While extremely powerful, SOA implementations were largely left to the implementors and varied widely in terms of capabilities that were difficult to digest by developers. For example, a language was developed called WSDL (Web-Services Definition Language) which was in itself a structured XML document which would detail the capabilities of a SOAP endpoint (another XML document).

If you're deciding to hop off this post at this point, your reaction is analagous to a lot of developers who would regularly work with SOA, SOAP and WSDL...

In any event, REST at its most basic form took the guesswork out of understanding what a web-based request structure would look like, what it would do, and how it would do it, thus speeding up development and providing some standardization across disparate services.

Today

Today, web-based software architectures flourish. The work done throughout the last few decades has built an extremely powerful, robust foundation of protocols and standards for for these services to talk to each other.

They communicate using a standardized structure and language determined by features that exist in protocols such as HTTP and TCP/IP which are well documented, peer reviewed and available to everyone that wants to interact with the internet.
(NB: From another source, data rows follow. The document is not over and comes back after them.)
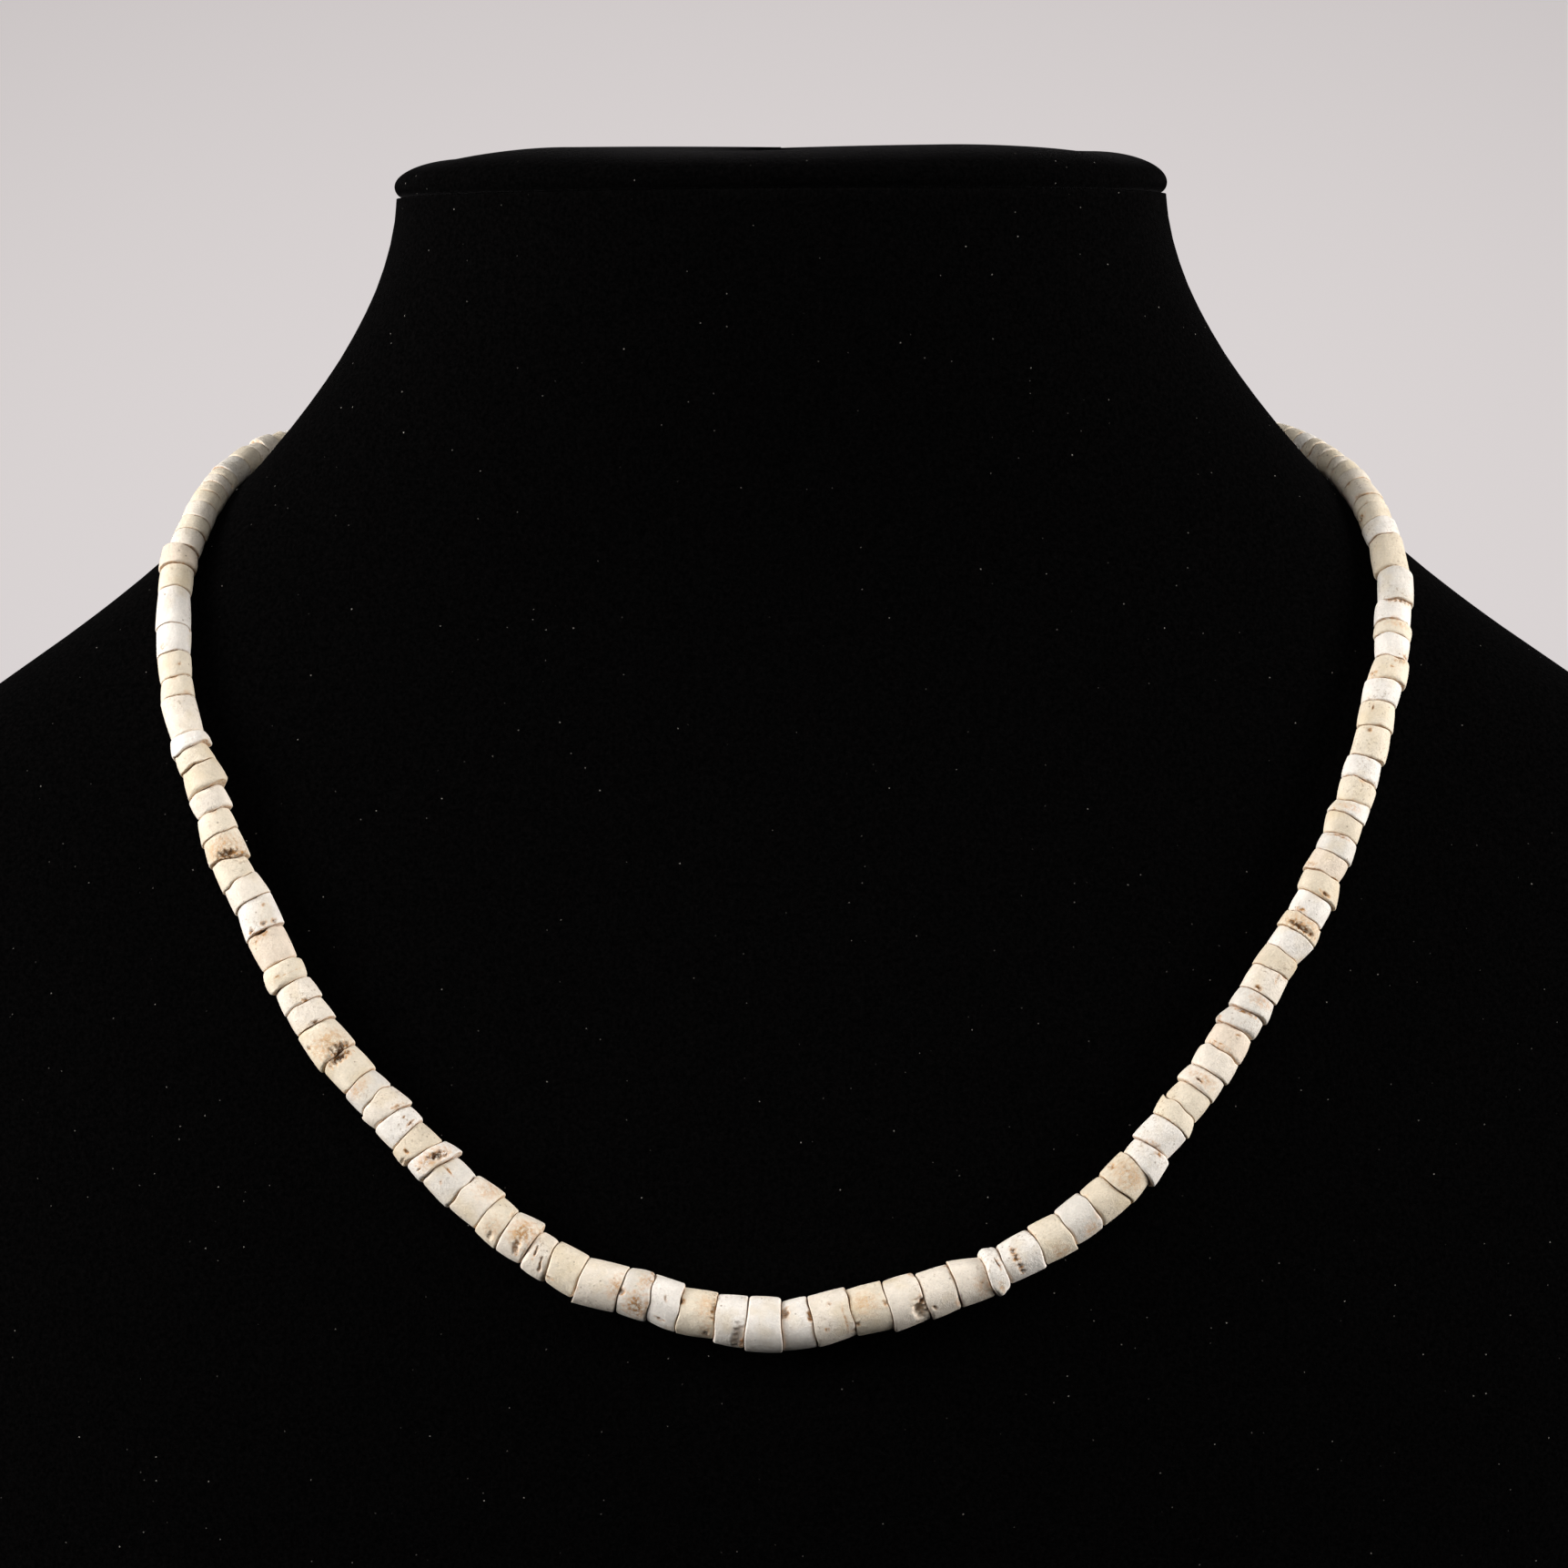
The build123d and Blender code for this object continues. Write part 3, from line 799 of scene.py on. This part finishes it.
print("thread runs", round(travelled[-1] / MM, 1), "mm")

# %% [markdown]
# Cotton thread is matt and a little fuzzy, and old thread is the brown of the soil in the
# beads. The fibres are far finer than shows, so they are drawn as flecks of 0.3 mm.

# %% The thread's finish
cotton, tree, shader, place = new_material("twisted_cotton")
fibres = add_node(tree, "TexNoise", {"Vector": place, "Scale": per_mm(0.3), "Detail": 4})
fibre_tone = add_node(tree, "Mix", {
    MIX_FACTOR: fibres, MIX_A: linear("#5B4631"), MIX_B: linear("#A58D6B"),
}, data_type="RGBA")
fibre_bump = add_node(tree, "Bump", {"Height": fibres, "Strength": 0.5, "Distance": 0.05 * MM})
give(tree, shader, {"Base Color": fibre_tone, "Normal": fibre_bump, "Roughness": 0.9, "Sheen Weight": 0.2})
finish_piece(thread_piece, cotton, "thread")

# %% [markdown]
# ## The clasp
#
# A plain barrel clasp closes the loop at the nape. It is turned on a lathe, so its skin is
# one profile carried round an axis: a collar at each end, a tapered shoulder, and a barrel
# with the fine line where its two halves screw together.

# %% Make the clasp
CLASP_RADIUS = 2.0 * MM
CLASP_END = 1.1 * MM
CLASP_COLLAR = 1.2 * MM
CLASP_BORE = 0.55 * MM
CLASP_BORE_DEPTH = 1.75 * MM
CLASP_COLUMNS = 64
GROOVE = 0.16 * MM
EDGE = 0.12 * MM

shoulder, collar = clasp_half - 2 * CLASP_COLLAR, clasp_half - CLASP_COLLAR
half_profile = np.array([
    # distance from the middle, radius
    (0, CLASP_RADIUS - GROOVE),
    (GROOVE / 2, CLASP_RADIUS - GROOVE),
    (GROOVE, CLASP_RADIUS - EDGE / 4),
    (0.30 * MM, CLASP_RADIUS),
    (shoulder - EDGE, CLASP_RADIUS),
    (shoulder + EDGE / 2, CLASP_RADIUS - EDGE / 2),
    (collar - EDGE / 2, CLASP_END + EDGE / 2),
    (collar + EDGE, CLASP_END),
    (clasp_half - EDGE, CLASP_END),
    (clasp_half - EDGE / 3, CLASP_END - EDGE / 3),
    (clasp_half, CLASP_END - EDGE),
    (clasp_half, CLASP_BORE + EDGE / 2),
    (clasp_half - EDGE / 2, CLASP_BORE),
    (clasp_half - CLASP_BORE_DEPTH, CLASP_BORE),
    (clasp_half - CLASP_BORE_DEPTH, 0),
])
profile = np.concatenate([half_profile[:0:-1] * [-1, 1], half_profile])
along_it, out = profile.T[..., None]
turned = carried_round(out, out, along_it, ring_angles(CLASP_COLUMNS))[..., [2, 0, 1]]
clasp_piece = grid_mesh("barrel_clasp", turned[None] + clasp_middle)
print("clasp", round(2 * clasp_half / MM, 2), "mm long")

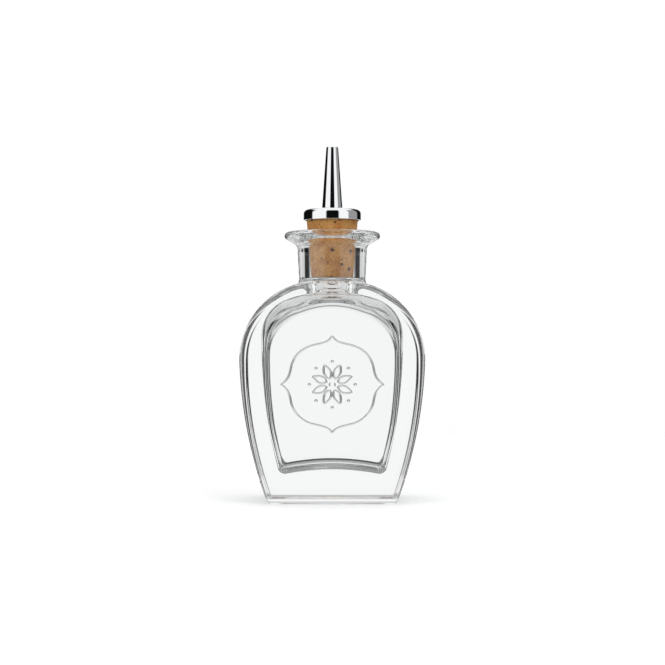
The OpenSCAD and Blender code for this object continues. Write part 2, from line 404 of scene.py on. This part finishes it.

At its core, wicket.io will be built upon REST as the vast majority of the services it will be interacting with will be leveraging the same architecture. For example, take a look at the API documentation for Mailchimp, Eventbrite and Stripe. You'll notice that there are remarkable simularities between what we've discussed here. This is because they are all built upon REST.

Our core goal with wicket.io is to manage the person and/or member lifecycle and interact with best-in-class applications for services such as Email Marketing, Event Management, and more. Speaking the same language is imperative to ensuring interoperability with these services and, when required, speed up new service integration.

Most importantly though, is that by leveraging the decades of work that has brought us the modern day internet, wicket.io is standing on the shoulders of giants while simultaneously walking among them.